All these backstabbing moments, and human facades have made me even more petrified to venture into the outside world. Ew side-note… I just masturbated and there is cum everywhere…ew. Anyways, as I was saying… if these people who I thought were my friends end up treating me like shit, what are other people going to treat me like?

To say the least. I’m over it. All I know is I have a great family, a great boyfriend, and the best friend anyone could ask for. Its almost like these other stupid fucks are just obstacles I have to climb through just to get where I’m going… I’ve always been good at obstacle courses so I say bring it on. 

 

Things are looking up

Welp. I’m home. I’m not going to see any of those fucked up crazies for a month. I can’t tell if thats a bad thing or not though. I’m going to miss them but I definitely need time to myself. Write/finish some music? Who knows. All I know is I just need to move on. 

Maybe my purpose is to make people happy. Maybe i’m just not suppose to be. A sad but important existence.

All a memory.

People come into your lives. They leave. They may re-appear once in a while but the sad truth is you may only end up keeping a few people close to you. I guess thats the whole game. Trying to find those few people. I know for a fact I found a few, but it’s hard being away from them for so long. It’s as if they aren’t even there. I know they will always be there though. I don’t know what more I could possibly want, but I do. I want. 

It’s hard to come to terms with the fact that you may care about someone so much, and feel such a connection and realize that it isn’t mutual. You are not on their life path. No matter how hard you fucking try to be, you never will be. You never can be. I for one have never been found… I’ve only been finding. It would be nice for someone to find me once. I can’t tell you how disheartening it is to be the only one that cares.

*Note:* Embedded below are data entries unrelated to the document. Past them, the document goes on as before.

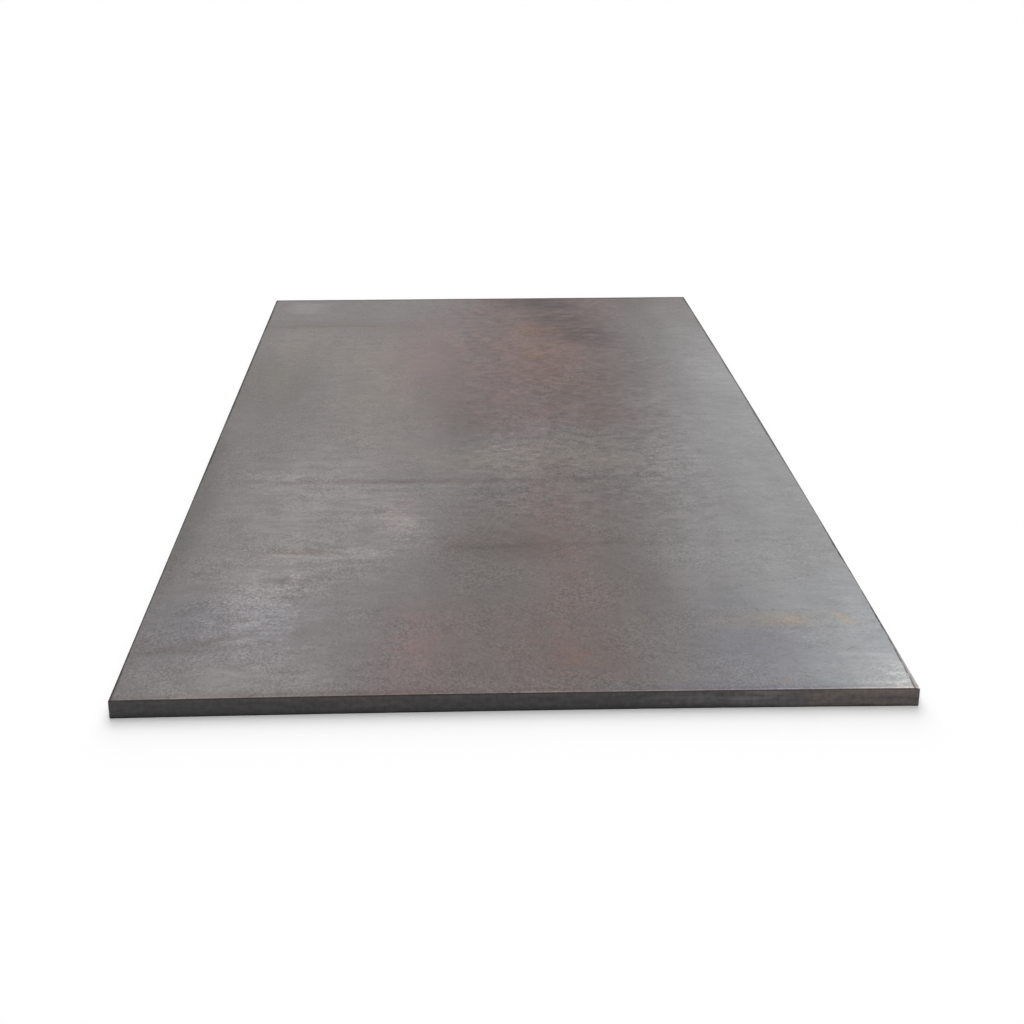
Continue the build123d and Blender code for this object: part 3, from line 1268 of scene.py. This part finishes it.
@dataclass
class Studio:
    """A pale floor under a white sky, with soft lamps behind the plate and one in front of it."""

    floor_size: float = 120.0
    sky_share: float = 0.075
    lamps: tuple[Lamp, ...] = (
        Lamp(25.0, 40.0, 0.0, 0.205),
        Lamp(60.0, 50.0, 0.0, 0.355),
        Lamp(60.0, 50.0, 180.0, 0.365),
    )

    def lay_floor(self) -> None:
        """Lay the floor, which isn't part of the object."""
        half = self.floor_size / 2
        mesh = bpy.data.meshes.new("floor")
        mesh.from_pydata([(-half, -half, 0), (half, -half, 0), (half, half, 0), (-half, half, 0)],
                         [], [(0, 1, 2, 3)])
        floor = bpy.data.objects.new("floor", mesh)
        bpy.context.scene.collection.objects.link(floor)
        material, _, surface = finished("white_floor")
        surface.inputs["Base Color"].default_value = (1, 1, 1, 1)
        surface.inputs["Roughness"].default_value = 1
        surface.inputs["Specular IOR Level"].default_value = 0
        mesh.materials.append(material)

    def light(self) -> None:
        """Light the scene so that a colour renders about as it is written."""
        world = bpy.data.worlds.new("sky")
        world.use_nodes = True
        bpy.context.scene.world = world
        wiring = Wiring(world.node_tree)
        path = wiring.add("ShaderNodeLightPath").outputs
        seen = wiring.calc("MAXIMUM", path["Is Camera Ray"], wiring.calc(
            "MAXIMUM", path["Is Glossy Ray"], path["Is Transmission Ray"]))
        strength = wiring.span(seen, 0.0, 1.0, self.sky_share, 1.0, "LINEAR")
        sky = wiring.add("ShaderNodeBackground", {"Color": (1, 1, 1), "Strength": strength})
        wiring.add("ShaderNodeOutputWorld", {"Surface": sky.outputs["Background"]})

        for number, lamp in enumerate(self.lamps):
            height, heading = math.radians(lamp.height), math.radians(lamp.heading)
            sun = bpy.data.lights.new(f"lamp_{number}", "SUN")
            sun.energy = lamp.share * math.pi / math.sin(height)
            sun.angle = math.radians(lamp.width)
            holder = bpy.data.objects.new(sun.name, sun)
            # The sky alone is mirrored in the metal
            holder.visible_glossy = False
            towards = Vector((math.sin(heading) * math.cos(height),
                              math.cos(heading) * math.cos(height), math.sin(height)))
            holder.rotation_mode = "QUATERNION"
            holder.rotation_quaternion = towards.to_track_quat("Z", "Y")
            bpy.context.scene.collection.objects.link(holder)


@dataclass
class PhotoCamera:
    """The camera where the photographer stood: a little left of the middle, above the plate."""

    place: Place = (-0.0982, -4.1275, 1.1889)
    heading: float = 1.934
    pitch: float = 18.185
    roll: float = -0.106
    focal_length: float = 65.38
    sensor_width: float = 36.0

    def set_up(self) -> None:
        """Make the camera and look through it."""
        heading, pitch, roll = map(math.radians, (self.heading, self.pitch, self.roll))
        ahead = Vector((math.sin(heading) * math.cos(pitch),
                        math.cos(heading) * math.cos(pitch), -math.sin(pitch)))
        level = ahead.cross(Vector((0, 0, 1))).normalized()
        upright = level.cross(ahead)
        right = math.cos(roll) * level + math.sin(roll) * upright
        up = math.cos(roll) * upright - math.sin(roll) * level
        camera = bpy.data.objects.new("camera", bpy.data.cameras.new("camera"))
        camera.matrix_world = Matrix.Translation(self.place) @ Matrix(
            (right, up, -ahead)).transposed().to_4x4()
        camera.data.lens = self.focal_length
        camera.data.sensor_width = self.sensor_width
        bpy.context.scene.collection.objects.link(camera)
        bpy.context.scene.camera = camera
        bpy.context.scene.view_settings.view_transform = "Standard"


def main() -> None:
    """Build the plate, the studio and the camera, and report each piece."""
    logging.basicConfig(level=logging.INFO, format="%(name)s: %(message)s")
    body = PlateBody()
    plate = body.build()
    body.dress(plate)
    log.info("%s: %d faces, %s", plate.name, len(plate.data.polygons),
             ", ".join(material.name for material in plate.data.materials))
    studio = Studio()
    studio.lay_floor()
    studio.light()
    PhotoCamera().set_up()


if __name__ == "__main__":
    main()
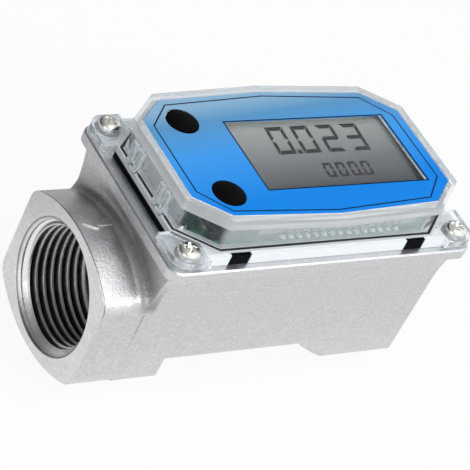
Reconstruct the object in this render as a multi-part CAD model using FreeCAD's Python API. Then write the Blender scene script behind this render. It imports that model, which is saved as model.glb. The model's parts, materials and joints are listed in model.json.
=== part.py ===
import FreeCAD, Part
import math
import os

from FreeCAD import Vector

# Turbine flow meter with 1 inch parallel pipe threads: a cast aluminium
# housing with a turbine in its bore, and a clear cover over the electronics.
#
# Frame, in millimetres: X runs along the bore from the outlet (-X) to the
# inlet (+X), Y is across, Z is up. The origin is on the surface that the meter
# rests on, under the middle of its length. "Rise" is a height above the bore
# axis, and "reach" is a distance along X from the middle of the deck.

# ---------------------------------------------------------------- housing
axis_height = 20.0          # bore axis above the surface, also the boss crown
overall_length = 102.0      # outlet face to the far edge of the deck
deck_length = 92.0
deck_width = 53.0
deck_thickness = 3.0
deck_corner_radius = 3.5
deck_edge = 0.4             # chamfer round the deck's top
deck_overhang = 2.2         # deck past each end wall
deck_rise = 29.2            # top of the deck above the bore axis
crown_radius = 36.0         # flat arc over and under the bosses
wrench_width = 42.0         # across the two flats of the outlet boss
boss_edge_radius = 5.0      # rounding between the boss's crowns and its flats
boss_root_radius = 3.0      # fillet where the boss's crown meets the end wall
flank_low_width = 41.4      # across the drafted flanks, at their foot
flank_width = 42.8          # across the flanks where the flare starts
flare_start_rise = 12.0
shoulder_width = 48.0       # across the flare under the deck
flank_drop = 8.2            # flank's lower edge under the bore axis
flank_edge_radius = 2.0
foot_edge_radius = 1.6
outlet_foot_length = 13.0   # cast foot behind the outlet boss
inlet_foot_length = 22.6
tube_wall = 3.0             # wall round the bore between the feet

# ------------------------------------------------------------ ports and bore
thread_radius = 16.62       # major radius of the pipe thread
port_depth = 20.0
port_chamfer = 1.0
support_bore_radius = 13.2
rotor_bore_radius = 12.4
support_length = 14.0       # vane cage between its shoulder and its ring
groove_width = 1.3
groove_depth = 0.8
ring_land = 0.9             # bore left between the groove and the port

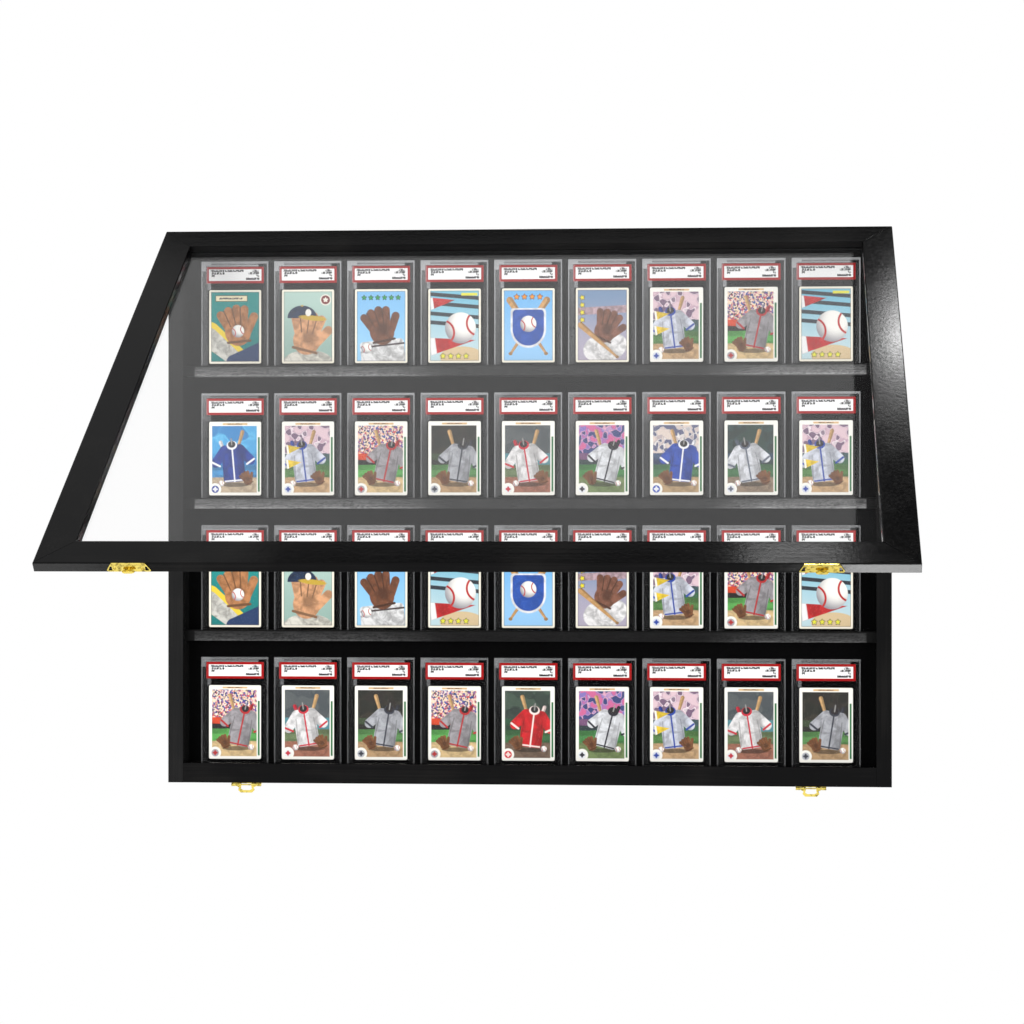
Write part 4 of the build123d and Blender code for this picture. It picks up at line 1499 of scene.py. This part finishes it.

If love is the meaning of us being on this god forsaking planet, how come it seems like I don’t intertwine with anyones path unless I kick, fight, bight and claw my way into it. I’d love to fall in for once. 

Maybe one day. I hope. 

Things as simple as his cologne make me want to cry. Is it to much to wish I never met him?

Another Plateau to Cross

He doesn’t look at me like I look at him. I can’t even understand why I want him to. He barely even texts me back. His fucking crazy ex-boyfriend texts me more than he does, and the sad thing is that I know he isn’t obligated. I feel like {Ross} is. I’m fucking tired of not even being mentioned. Are my abs not toned enough? Is my face not pretty enough? Am I not sexy enough? Funny enough? Caring enough? Nice enough? I honestly don’t know what else there is I can do. It breaks my heart and destroys my spirit. 

The other night he told me I was sexy. He said I was in his top 2. I can’t help but think that was just to make me feel better. I’ve never hated how I looked more than I do now. I plan on getting a lot fitter over this break just for him. Hopefully by the end of six weeks, it will be for me instead. I hope to god. 

Tomorrow is my second to last day with him. I think I’m going to ask him to sleep in my room one more time. 

Tonight I saw a show my ex-boyfriend was in with my best friend {Leah}. It was good to get away for a while. But it hurts most when I’m by myself. I’ve recorded him a ton of songs just so he won’t forget about me over this break. Maybe he’ll realize there’s something more like I do… It seems unlikely but… it’s all I have to hope for. 

One day this will all be a memory. A beautiful memory.

I don’t know what I can do to impress you. I don’t even know why I want to. 

I’m a car crash and you can’t look away.